While the competition and struggle for the mineral within the Indian Ocean region is not far and it cannot be ruled out. The regionalism of IOR here can help solve the issue where organisations such as the Indian Ocean Rim Association can promote dialogue. What India, Sri Lanka can do with the help of the ISA and UN-CLCS, both can advocate for a regional cobalt framework where joint exploration can help them reduce conflicts while keeping the environmental norms in the sphere of decision-making, and equitable benefit sharing, which can also be helpful.
Why it Matters to Triad
India, Sri Lanka, and China, which are major players, reflect the competitive intersection of resource-based geopolitics, where India has limited domestic reserves of cobalt with ANS. It can reduce the overdependency on imports, which can be profitable to the Indian EV market. While Sri Lanka, which has the most leveraged geopolitical and geostrategic location, has a pending plea in UN-CLCS, which challenged the claims of India to mine the mineral, China, which already aggressively and dominantly controls the cobalt market share in the cobalt supply chain, is seeking resources with the help of Sri Lanka. “The competition of Triad” intensifies the conflict and resource-based diplomacy within the IOR.

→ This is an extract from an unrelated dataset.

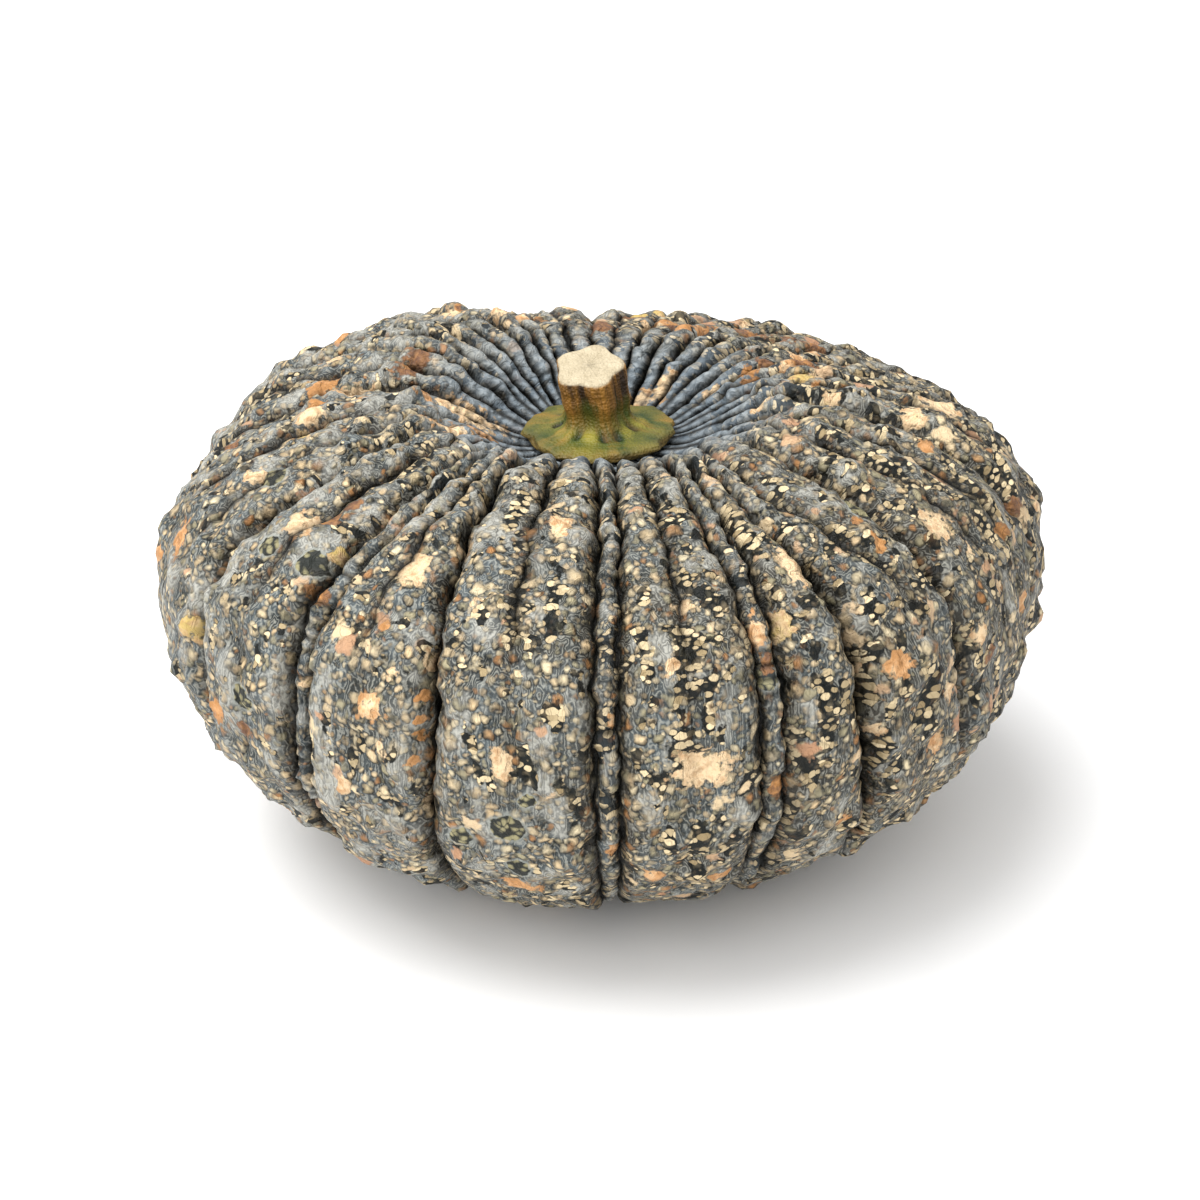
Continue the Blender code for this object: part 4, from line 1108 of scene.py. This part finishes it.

While competition is inevitable, cooperation must not be ruled out. The Indian Ocean has a long history of regionalism with organisations like the Indian Ocean Rim Association (IORA) promoting dialogue on maritime security and sustainable development. A regional cobalt framework, supported by IORA, could facilitate joint exploration, environmental norms, and equitable benefit-sharing. Such mechanisms will be necessary to avoid a repeat of land-based resource conflicts that plagued the 20th century. The formula of 6Cs, which can be helpful in terms of resource diplomacy, where cooperation together with and consensus and conserving the environment resolve the conflict with conflict resolution strategies with mutual capacity building.
Conclusion
In conclusion, the competition for cobalt mining within IOR is a reflection of the very nature of global transformation. The scramble needs a delicate balance between geostrategic goals and responsibility. The cobalt reserves within IOR provide both opportunities and risks, which can accelerate the green energy transition and economic growth, but can create geopolitical tension between India-China-Sri Lanka. The balance will require both India and Sri Lanka’s cooperation, where both can mine the resource together, sharing the benefits.
Ashutosh Shukla is a Research Intern at NIICE and completed his Master's in International Relations and Strategic Studies from University of Mumbai, India.